Additionally, lawyers for Trump argue that prior to filing the lawsuit, Trump and his counsel had confronted Woodward and the other defendants about their alleged wrongdoing but that they “brazenly refused to recognize President Trump’s copyright and contractual rights.”

“Instead, they proffered various flawed and irrelevant justifications which are unavailing and devoid of any legal merit,” Trump’s lawyers wrote.

“Rather than cease their infringement, or even account to President Trump, the Defendants have doubled down; in an avaricious attempt to reap more benefits from their ongoing violation of President Trump’s rights, Defendants have converted the audio not only into an audiobook but also into derivative works, including a CD, paperback, and e-book—again, all at the expense of President Trump and without accounting to him.”

The $49 million figure is based on an estimate that the audiobook, priced at $24.99, sold more than 2 million copies, lawyers say.

Woodward previously told CNN in October last year that the recordings “were done voluntarily” and it was “all on the record.”

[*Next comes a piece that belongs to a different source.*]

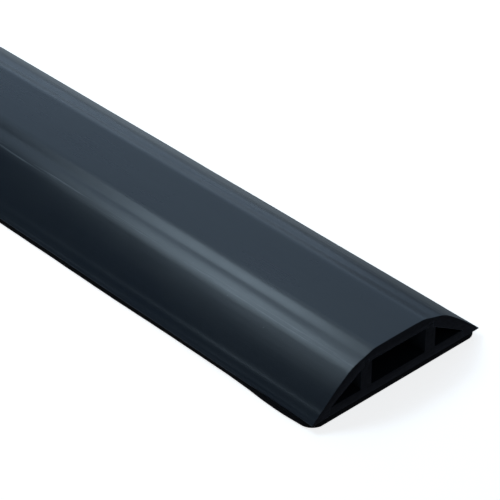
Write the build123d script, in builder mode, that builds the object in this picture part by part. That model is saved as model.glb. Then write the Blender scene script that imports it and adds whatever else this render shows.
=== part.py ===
from build123d import *
import os

# Cable protector ramp: a low arched floor duct with three cable channels, as a straight cut length.
# X runs along the length, Y across the width, Z up. The origin is the centre of the footprint on the floor.

# Driving dimensions, in millimetres
length = 500.0             # square-cut length
width = 75.0               # over the two thin edges
height = 18.8              # floor to the crown of the arch

mat_thickness = 2.0        # grip mat under everything
mat_inset = 0.2            # the mat stops this short of the cover's thin edges
mat_corner_radius = 4.5    # corners rounded in plan
mat_edge_radius = 0.3      # soft edge round the top and the bottom of the mat

floor_top = 5.2            # cable tray's floor surface, above the ground
channel_top = 14.6         # underside of the arch over the middle channel
wall_inner = 12.1          # divider wall, face towards the middle channel
wall_outer = 16.5          # divider wall, face towards the side channel
wall_outer_top = 13.1      # underside of the arch at the wall's outer face
wall_seat_gap = 0.05       # clearance between the wall's shoulders and the arch
tray_edge = 29.5           # half width of the tray's floor, at its top
seam_gap = 0.15            # clearance between the tray's edge and the cover's lip
seam_draft = 0.6           # the seam leans out this much on its way down, so the cover centres itself

tongue_width = 2.0         # tongue on top of each divider wall
tongue_height = 1.5
tongue_lead = 0.4          # chamfer on the tongue's tip
groove_gap = 0.12          # clearance round the tongue in the cover's groove

crown_edge = 11.2          # half width of the nearly flat top
crown_drop = 0.2           # the top is this much lower at its edges than at its centre
shoulder_y = 20.4          # where the gentle shoulder turns into the steep side
shoulder_z = 15.9
shoulder_sink = 0.12       # slight hollow in the shoulder, over the divider wall
side_bulge = 0.30          # the steep side is this much fuller than a straight line
crease_y = 34.0            # crease near the foot of the side
crease_z = 5.2
thin_edge_height = 0.3     # blunt end of the lip
crown_edge_radius = 7.0
shoulder_radius = 6.0
crease_radius = 3.0
channel_corner_radius = 0.5
cut_bevel = 0.15           # tiny bevel round the cut ends

tape_width = 12.0          # double-sided tape between the tray and the mat
tape_thickness = 0.3
tape_y = 20.0              # centre line of each tape strip
tape_end_gap = 4.0         # the tape stops this short of each end

half_width = width / 2
wall_middle = (wall_inner + wall_outer) / 2
arch_slope = (channel_top - wall_outer_top) / (wall_outer - wall_inner)
end_plane = Plane.YZ.offset(-length / 2)
mat_top = Plane.XY.offset(mat_thickness)

os.makedirs("parts", exist_ok=True)


def underside(y, gap=0.0):
    """The point on the arch's underside, over a divider wall, at distance y from the middle."""
    return (y, channel_top - arch_slope * (y - wall_inner) - gap)


def bulged(start, end, sag):
    """The point that stands off the middle of a chord by sag, outwards when sag is positive."""
    chord = Vector(*end) - Vector(*start)
    middle = (Vector(*start) + Vector(*end)) * 0.5
    return middle + Vector(-chord.Y, chord.X).normalized() * sag


def corners_at(sketch, half_span, reach=0.01):
    """The corners of a mirrored outline that stand half_span from its middle, both sides."""
    return sketch.vertices().filter_by(lambda v: abs(abs(v.X) - half_span) < reach)


# Cover: one arched extrusion of flexible PVC, with a groove over each divider wall and a solid lip each side
crown_side = (crown_edge, height - crown_drop)
shoulder = (shoulder_y, shoulder_z)
crease = (crease_y, crease_z)
groove_near = wall_middle - tongue_width / 2 - groove_gap
groove_far = wall_middle + tongue_width / 2 + groove_gap
groove_top = underside(wall_middle)[1] + tongue_height + groove_gap

with BuildPart() as top_cover:
    with BuildSketch(end_plane) as cover_profile:
        with BuildLine():
            TangentArc((0, height), crown_side, tangent=(1, 0))
            ThreePointArc(crown_side, bulged(crown_side, shoulder, -shoulder_sink), shoulder)
            ThreePointArc(shoulder, bulged(shoulder, crease, side_bulge), crease)
            Polyline(
                crease,
                (half_width, mat_thickness + thin_edge_height),
                (half_width, mat_thickness),
                (tray_edge + seam_gap + seam_draft, mat_thickness),
                (tray_edge + seam_gap, floor_top),
                (wall_outer, wall_outer_top),
                underside(groove_far),
                (groove_far, groove_top),
                (groove_near, groove_top),
                underside(groove_near),
                (wall_inner, channel_top),
                (0, channel_top),
            )
            mirror(about=Plane.YZ)
        make_face()
        fillet(corners_at(cover_profile, crown_edge), crown_edge_radius)
        fillet(corners_at(cover_profile, shoulder_y), shoulder_radius)
        fillet(corners_at(cover_profile, crease_y), crease_radius)
    extrude(amount=length)
    cut_ends = top_cover.faces().filter_by(Axis.X)
    chamfer(cut_ends.edges(), cut_bevel)

# Tray: the raised floor with its two divider walls, each topped by a tongue
tongue_near = wall_middle - tongue_width / 2
tongue_far = wall_middle + tongue_width / 2
tongue_top = underside(wall_middle)[1] + tongue_height

with BuildPart() as cable_tray:
    with BuildSketch(end_plane) as tray_profile:
        with BuildLine():
            Polyline(
                (0, mat_thickness),
                (tray_edge + seam_draft, mat_thickness),
                (tray_edge, floor_top),
                (wall_outer, floor_top),
                underside(wall_outer, wall_seat_gap),
                underside(tongue_far, wall_seat_gap),
                (tongue_far, tongue_top - tongue_lead),
                (tongue_far - tongue_lead, tongue_top),
                (tongue_near + tongue_lead, tongue_top),
                (tongue_near, tongue_top - tongue_lead),
                underside(tongue_near, wall_seat_gap),
                underside(wall_inner, wall_seat_gap),
                (wall_inner, floor_top),
                (0, floor_top),
            )
            mirror(about=Plane.YZ)
        make_face()
        wall_feet = corners_at(tray_profile, wall_inner) + corners_at(tray_profile, wall_outer)
        fillet(wall_feet.filter_by(lambda v: abs(v.Y - floor_top) < 0.01), channel_corner_radius)
    extrude(amount=length)
    cut_ends = cable_tray.faces().filter_by(Axis.X)
    chamfer(cut_ends.edges(), cut_bevel)
    # Pockets in the underside for the double-sided tape
    with BuildSketch(mat_top):
        with Locations((0, -tape_y), (0, tape_y)):
            Rectangle(length - 2 * tape_end_gap, tape_width)
    extrude(amount=tape_thickness, mode=Mode.SUBTRACT)

# Grip mat: the flat sheet of rubber under the tray and the lips
with BuildPart() as grip_mat:
    with BuildSketch():
        RectangleRounded(length, width - 2 * mat_inset, mat_corner_radius)
    extrude(amount=mat_thickness)
    fillet(grip_mat.faces().filter_by(Axis.Z).edges(), mat_edge_radius)

top_cover.part.label = "top_cover"
cable_tray.part.label = "cable_tray"
grip_mat.part.label = "grip_mat"
for piece in (top_cover, cable_tray, grip_mat):
    export_step(piece.part, f"parts/{piece.part.label}.step")

# Double-sided tape: one strip in each pocket, between the tray and the mat
for side, across in (("left", -tape_y), ("right", tape_y)):
    with BuildPart() as bonding_tape:
        with BuildSketch(mat_top):
            with Locations((0, across)):
                Rectangle(length - 2 * tape_end_gap, tape_width)
        extrude(amount=tape_thickness)
    bonding_tape.part.label = f"bonding_tape_{side}"
    export_step(bonding_tape.part, f"parts/bonding_tape_{side}.step")
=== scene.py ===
import math

import bmesh
import bpy
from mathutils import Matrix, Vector, noise


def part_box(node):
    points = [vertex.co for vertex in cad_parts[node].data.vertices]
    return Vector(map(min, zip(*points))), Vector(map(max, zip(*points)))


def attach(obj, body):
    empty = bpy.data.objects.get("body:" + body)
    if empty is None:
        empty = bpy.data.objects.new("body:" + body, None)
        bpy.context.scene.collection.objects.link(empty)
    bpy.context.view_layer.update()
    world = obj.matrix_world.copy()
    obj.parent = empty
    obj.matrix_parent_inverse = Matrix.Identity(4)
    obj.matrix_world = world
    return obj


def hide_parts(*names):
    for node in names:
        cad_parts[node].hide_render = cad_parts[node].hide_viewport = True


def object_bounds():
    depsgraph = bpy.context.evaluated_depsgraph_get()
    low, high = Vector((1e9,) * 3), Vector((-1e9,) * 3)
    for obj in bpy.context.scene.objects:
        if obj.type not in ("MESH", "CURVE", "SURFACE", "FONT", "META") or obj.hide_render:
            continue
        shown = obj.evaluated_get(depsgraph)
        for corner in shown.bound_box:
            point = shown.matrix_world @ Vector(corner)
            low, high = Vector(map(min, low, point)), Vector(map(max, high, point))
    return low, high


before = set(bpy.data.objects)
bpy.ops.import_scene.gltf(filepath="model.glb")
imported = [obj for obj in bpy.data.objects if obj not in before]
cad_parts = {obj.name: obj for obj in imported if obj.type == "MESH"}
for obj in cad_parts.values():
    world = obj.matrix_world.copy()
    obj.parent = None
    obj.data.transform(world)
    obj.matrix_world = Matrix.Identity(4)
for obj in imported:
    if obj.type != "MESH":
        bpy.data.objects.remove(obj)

# Looks of the cable protector ramp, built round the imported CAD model.
# X runs along the ramp, Y across it, Z up. Profiles are in millimetres, meshes and lights in metres.
MM = 0.001
cad_low, cad_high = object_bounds()
LENGTH = (cad_high[0] - cad_low[0]) / MM
HALF_LENGTH = LENGTH / 2
HALF_WIDTH = (cad_high[1] - cad_low[1]) / 2 / MM
HEIGHT = 18.8
MAT_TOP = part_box("grip_mat")[1].z / MM

# The arch's outer surface, as in the CAD profile
CROWN_EDGE = 11.2          # half width of the nearly flat top
CROWN_DROP = 0.2           # how far the top falls from its middle to its edges
SHOULDER = (20.4, 15.9)    # where the gentle shoulder turns into the steep side
CREASE = (34.0, 5.2)       # crease near the foot of the side
SIDE_BULGE = 0.50          # the side is this much fuller than a straight line, measured upright
THIN_EDGE = 0.3            # height of the lip's blunt end
CROWN_SOFTNESS = 0.30      # how widely the surfaces run into each other
SHOULDER_SOFTNESS = 0.80
CREASE_SOFTNESS = 0.06
OUTER_STEP = 0.25          # spacing of the outline's points across the arch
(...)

“I had used some of it before. So he’s president and … so he’s out there. And this is out there to the tenth power,” Woodward said.

In a joint statement with his publisher Simon & Schuster shared with multiple media outlets, Woodward said Trump’s lawsuit has no merit and vowed to defend his release of the recordings.

“All these interviews were on the record and recorded with President Trump’s knowledge and agreement,” the statement said. “Moreover, it is in the public interest to have this historical record in Trump’s own words. We are confident that the facts and the law are in our favour.”

The Epoch Times has contacted Woodward, Simon & Schuster, and Paramount Global for comment.